▶ [Short task] Repeat the material exactly, every line of it.

▶ [Source data]
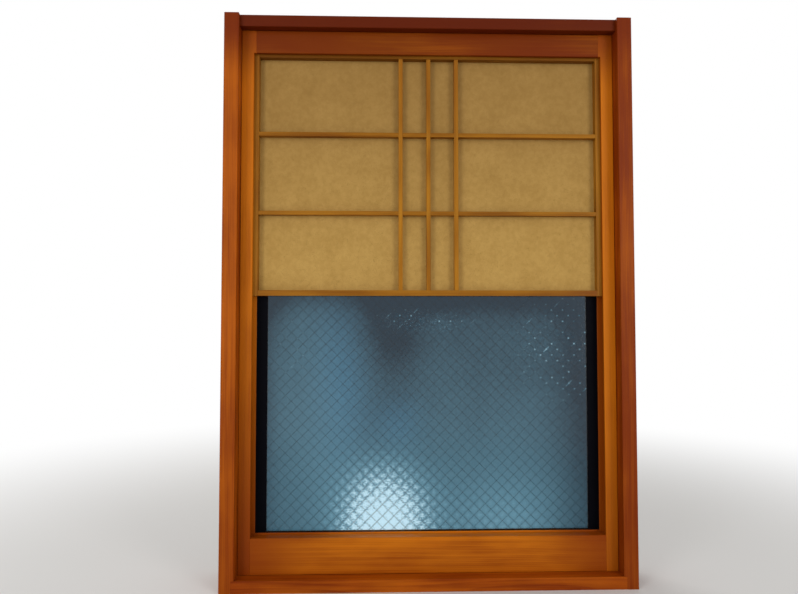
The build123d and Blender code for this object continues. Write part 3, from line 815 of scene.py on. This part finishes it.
# Across the pane, the rising lines fade from clear to faint and the falling ones come up
ACROSS_RANGE, HAZE_ACROSS = (-0.08, 0.38), 0.35
CLEAR_LINE, FAINT_LINE = 0.40, 0.12
# How clear they are from low to high on the pane, and how much clearer where it is pale
UPWARD_CLEARNESS, PALE_CLEARNESS = (0.20, 0.60, 0.35, 1.15), 0.9
GLASS_ROUGHNESS = (0.10, 0.16)
GLASS_BUMP = (0.35, 0.0003)

# The step of the figured face's grid, and how far inside the pane's edges the wire mesh ends
FIGURE_STEP = 0.0023
GLASS_MARGIN = 0.001


def patches(finish, place, rows):
    """The sum of several soft round patches on the pane."""
    falls = []
    for across, up, width, height, amount in rows:
        away = finish.vector("SUBTRACT", place, (across, 0, up))
        sized = finish.vector("MULTIPLY", away, (1 / width, 0, 1 / height))
        square = finish.vector("DOT_PRODUCT", sized, sized)
        falls.append((finish.math("EXPONENT", finish.times(square, -1.0)), amount))
    return finish.weighed(*falls)


def mesh_layout(low, high, spacing):
    """The width and height of the wire mesh in the pane, and its columns and rows of cells."""
    width = high.x - low.x - 2 * GLASS_MARGIN
    height = high.z - low.z - 2 * GLASS_MARGIN
    return width, height, round(width / spacing), round(height / spacing)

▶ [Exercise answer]
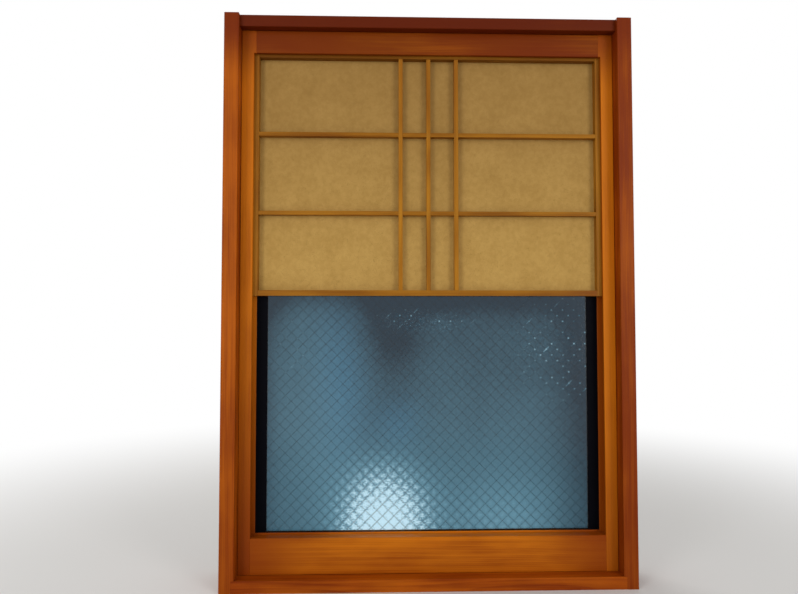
The build123d and Blender code for this object continues. Write part 3, from line 815 of scene.py on. This part finishes it.
# Across the pane, the rising lines fade from clear to faint and the falling ones come up
ACROSS_RANGE, HAZE_ACROSS = (-0.08, 0.38), 0.35
CLEAR_LINE, FAINT_LINE = 0.40, 0.12
# How clear they are from low to high on the pane, and how much clearer where it is pale
UPWARD_CLEARNESS, PALE_CLEARNESS = (0.20, 0.60, 0.35, 1.15), 0.9
GLASS_ROUGHNESS = (0.10, 0.16)
GLASS_BUMP = (0.35, 0.0003)

# The step of the figured face's grid, and how far inside the pane's edges the wire mesh ends
FIGURE_STEP = 0.0023
GLASS_MARGIN = 0.001


def patches(finish, place, rows):
    """The sum of several soft round patches on the pane."""
    falls = []
    for across, up, width, height, amount in rows:
        away = finish.vector("SUBTRACT", place, (across, 0, up))
        sized = finish.vector("MULTIPLY", away, (1 / width, 0, 1 / height))
        square = finish.vector("DOT_PRODUCT", sized, sized)
        falls.append((finish.math("EXPONENT", finish.times(square, -1.0)), amount))
    return finish.weighed(*falls)


def mesh_layout(low, high, spacing):
    """The width and height of the wire mesh in the pane, and its columns and rows of cells."""
    width = high.x - low.x - 2 * GLASS_MARGIN
    height = high.z - low.z - 2 * GLASS_MARGIN
    return width, height, round(width / spacing), round(height / spacing)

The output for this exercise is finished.